SHORT EXERCISE: Give back, exactly as it appears, the run of lines opening with the one containing "of the underside" and closing with the one containing "bpy.data.objects.remove(obj)". Nothing outside that run should appear.

╭─ ENTRIES SHOWN

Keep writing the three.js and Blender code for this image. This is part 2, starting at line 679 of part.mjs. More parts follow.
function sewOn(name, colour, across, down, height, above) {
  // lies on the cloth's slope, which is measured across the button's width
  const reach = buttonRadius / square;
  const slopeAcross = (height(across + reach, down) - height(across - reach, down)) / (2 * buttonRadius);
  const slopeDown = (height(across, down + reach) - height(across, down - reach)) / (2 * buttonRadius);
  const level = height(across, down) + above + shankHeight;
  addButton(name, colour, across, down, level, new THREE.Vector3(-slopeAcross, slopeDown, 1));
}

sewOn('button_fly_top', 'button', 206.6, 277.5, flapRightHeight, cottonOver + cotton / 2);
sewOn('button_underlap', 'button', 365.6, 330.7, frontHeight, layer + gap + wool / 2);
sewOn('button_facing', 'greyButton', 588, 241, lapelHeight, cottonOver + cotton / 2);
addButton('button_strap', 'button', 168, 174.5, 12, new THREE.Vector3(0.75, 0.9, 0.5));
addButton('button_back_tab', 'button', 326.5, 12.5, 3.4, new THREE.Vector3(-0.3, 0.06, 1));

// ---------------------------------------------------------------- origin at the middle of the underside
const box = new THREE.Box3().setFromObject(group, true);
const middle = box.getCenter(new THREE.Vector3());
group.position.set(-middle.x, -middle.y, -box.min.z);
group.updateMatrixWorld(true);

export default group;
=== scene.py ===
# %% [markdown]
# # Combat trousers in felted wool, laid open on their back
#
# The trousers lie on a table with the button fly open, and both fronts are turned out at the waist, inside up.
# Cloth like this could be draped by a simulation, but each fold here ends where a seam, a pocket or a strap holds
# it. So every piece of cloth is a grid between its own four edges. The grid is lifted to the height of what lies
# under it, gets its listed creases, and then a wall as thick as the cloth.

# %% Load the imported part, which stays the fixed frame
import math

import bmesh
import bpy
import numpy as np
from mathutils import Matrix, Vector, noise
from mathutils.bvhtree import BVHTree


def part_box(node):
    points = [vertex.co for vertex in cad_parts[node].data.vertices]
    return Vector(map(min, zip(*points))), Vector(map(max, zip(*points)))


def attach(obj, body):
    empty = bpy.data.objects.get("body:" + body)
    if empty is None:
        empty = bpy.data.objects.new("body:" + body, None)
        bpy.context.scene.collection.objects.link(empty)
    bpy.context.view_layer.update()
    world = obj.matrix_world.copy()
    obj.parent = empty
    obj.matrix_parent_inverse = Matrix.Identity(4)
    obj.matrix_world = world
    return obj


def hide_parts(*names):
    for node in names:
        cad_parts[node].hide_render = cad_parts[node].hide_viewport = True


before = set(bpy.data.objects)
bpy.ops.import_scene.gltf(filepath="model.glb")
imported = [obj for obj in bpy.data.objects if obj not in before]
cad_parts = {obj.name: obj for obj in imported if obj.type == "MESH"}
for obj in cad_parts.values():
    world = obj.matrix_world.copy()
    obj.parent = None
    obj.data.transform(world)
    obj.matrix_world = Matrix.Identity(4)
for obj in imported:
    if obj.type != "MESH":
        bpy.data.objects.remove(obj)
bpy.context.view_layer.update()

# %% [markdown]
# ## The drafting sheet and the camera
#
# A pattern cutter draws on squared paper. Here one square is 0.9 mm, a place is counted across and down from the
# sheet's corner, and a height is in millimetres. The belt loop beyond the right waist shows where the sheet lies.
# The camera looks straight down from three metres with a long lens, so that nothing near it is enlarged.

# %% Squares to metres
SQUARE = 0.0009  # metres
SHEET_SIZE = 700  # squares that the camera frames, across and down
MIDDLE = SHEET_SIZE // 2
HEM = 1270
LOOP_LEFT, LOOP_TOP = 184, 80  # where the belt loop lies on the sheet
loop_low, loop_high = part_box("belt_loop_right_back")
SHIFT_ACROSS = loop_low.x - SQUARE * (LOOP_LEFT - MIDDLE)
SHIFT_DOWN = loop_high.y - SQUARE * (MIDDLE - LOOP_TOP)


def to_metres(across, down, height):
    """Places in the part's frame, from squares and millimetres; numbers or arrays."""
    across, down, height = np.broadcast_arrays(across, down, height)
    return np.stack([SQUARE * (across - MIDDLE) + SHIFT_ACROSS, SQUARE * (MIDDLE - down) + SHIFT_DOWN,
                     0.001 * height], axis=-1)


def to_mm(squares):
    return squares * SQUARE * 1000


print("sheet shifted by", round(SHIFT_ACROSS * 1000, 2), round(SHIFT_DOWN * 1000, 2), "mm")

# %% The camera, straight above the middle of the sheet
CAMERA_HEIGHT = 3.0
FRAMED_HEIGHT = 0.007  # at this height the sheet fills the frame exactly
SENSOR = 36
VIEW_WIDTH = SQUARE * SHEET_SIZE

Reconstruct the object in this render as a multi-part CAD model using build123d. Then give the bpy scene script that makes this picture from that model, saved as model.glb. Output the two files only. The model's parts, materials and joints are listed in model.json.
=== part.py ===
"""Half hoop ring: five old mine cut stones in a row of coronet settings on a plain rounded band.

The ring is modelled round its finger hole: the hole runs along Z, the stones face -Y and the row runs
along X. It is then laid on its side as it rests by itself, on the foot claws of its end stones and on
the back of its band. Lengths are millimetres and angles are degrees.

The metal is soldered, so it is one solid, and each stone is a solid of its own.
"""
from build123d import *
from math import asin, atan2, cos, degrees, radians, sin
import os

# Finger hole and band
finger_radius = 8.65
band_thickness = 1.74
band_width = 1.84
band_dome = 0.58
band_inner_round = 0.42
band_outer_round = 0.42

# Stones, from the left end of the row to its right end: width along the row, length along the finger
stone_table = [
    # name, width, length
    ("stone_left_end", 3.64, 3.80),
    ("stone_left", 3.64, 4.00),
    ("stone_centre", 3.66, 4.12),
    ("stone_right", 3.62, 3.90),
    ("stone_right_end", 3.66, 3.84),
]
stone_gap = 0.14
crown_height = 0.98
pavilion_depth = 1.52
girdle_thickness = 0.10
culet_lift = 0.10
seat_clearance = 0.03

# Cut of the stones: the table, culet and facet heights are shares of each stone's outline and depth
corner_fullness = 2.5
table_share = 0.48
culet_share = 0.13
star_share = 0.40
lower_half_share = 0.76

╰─

TASK SOLUTION:
// ---------------------------------------------------------------- origin at the middle of the underside
const box = new THREE.Box3().setFromObject(group, true);
const middle = box.getCenter(new THREE.Vector3());
group.position.set(-middle.x, -middle.y, -box.min.z);
group.updateMatrixWorld(true);

export default group;
=== scene.py ===
# %% [markdown]
# # Combat trousers in felted wool, laid open on their back
#
# The trousers lie on a table with the button fly open, and both fronts are turned out at the waist, inside up.
# Cloth like this could be draped by a simulation, but each fold here ends where a seam, a pocket or a strap holds
# it. So every piece of cloth is a grid between its own four edges. The grid is lifted to the height of what lies
# under it, gets its listed creases, and then a wall as thick as the cloth.

# %% Load the imported part, which stays the fixed frame
import math

import bmesh
import bpy
import numpy as np
from mathutils import Matrix, Vector, noise
from mathutils.bvhtree import BVHTree


def part_box(node):
    points = [vertex.co for vertex in cad_parts[node].data.vertices]
    return Vector(map(min, zip(*points))), Vector(map(max, zip(*points)))


def attach(obj, body):
    empty = bpy.data.objects.get("body:" + body)
    if empty is None:
        empty = bpy.data.objects.new("body:" + body, None)
        bpy.context.scene.collection.objects.link(empty)
    bpy.context.view_layer.update()
    world = obj.matrix_world.copy()
    obj.parent = empty
    obj.matrix_parent_inverse = Matrix.Identity(4)
    obj.matrix_world = world
    return obj


def hide_parts(*names):
    for node in names:
        cad_parts[node].hide_render = cad_parts[node].hide_viewport = True


before = set(bpy.data.objects)
bpy.ops.import_scene.gltf(filepath="model.glb")
imported = [obj for obj in bpy.data.objects if obj not in before]
cad_parts = {obj.name: obj for obj in imported if obj.type == "MESH"}
for obj in cad_parts.values():
    world = obj.matrix_world.copy()
    obj.parent = None
    obj.data.transform(world)
    obj.matrix_world = Matrix.Identity(4)
for obj in imported:
    if obj.type != "MESH":
        bpy.data.objects.remove(obj)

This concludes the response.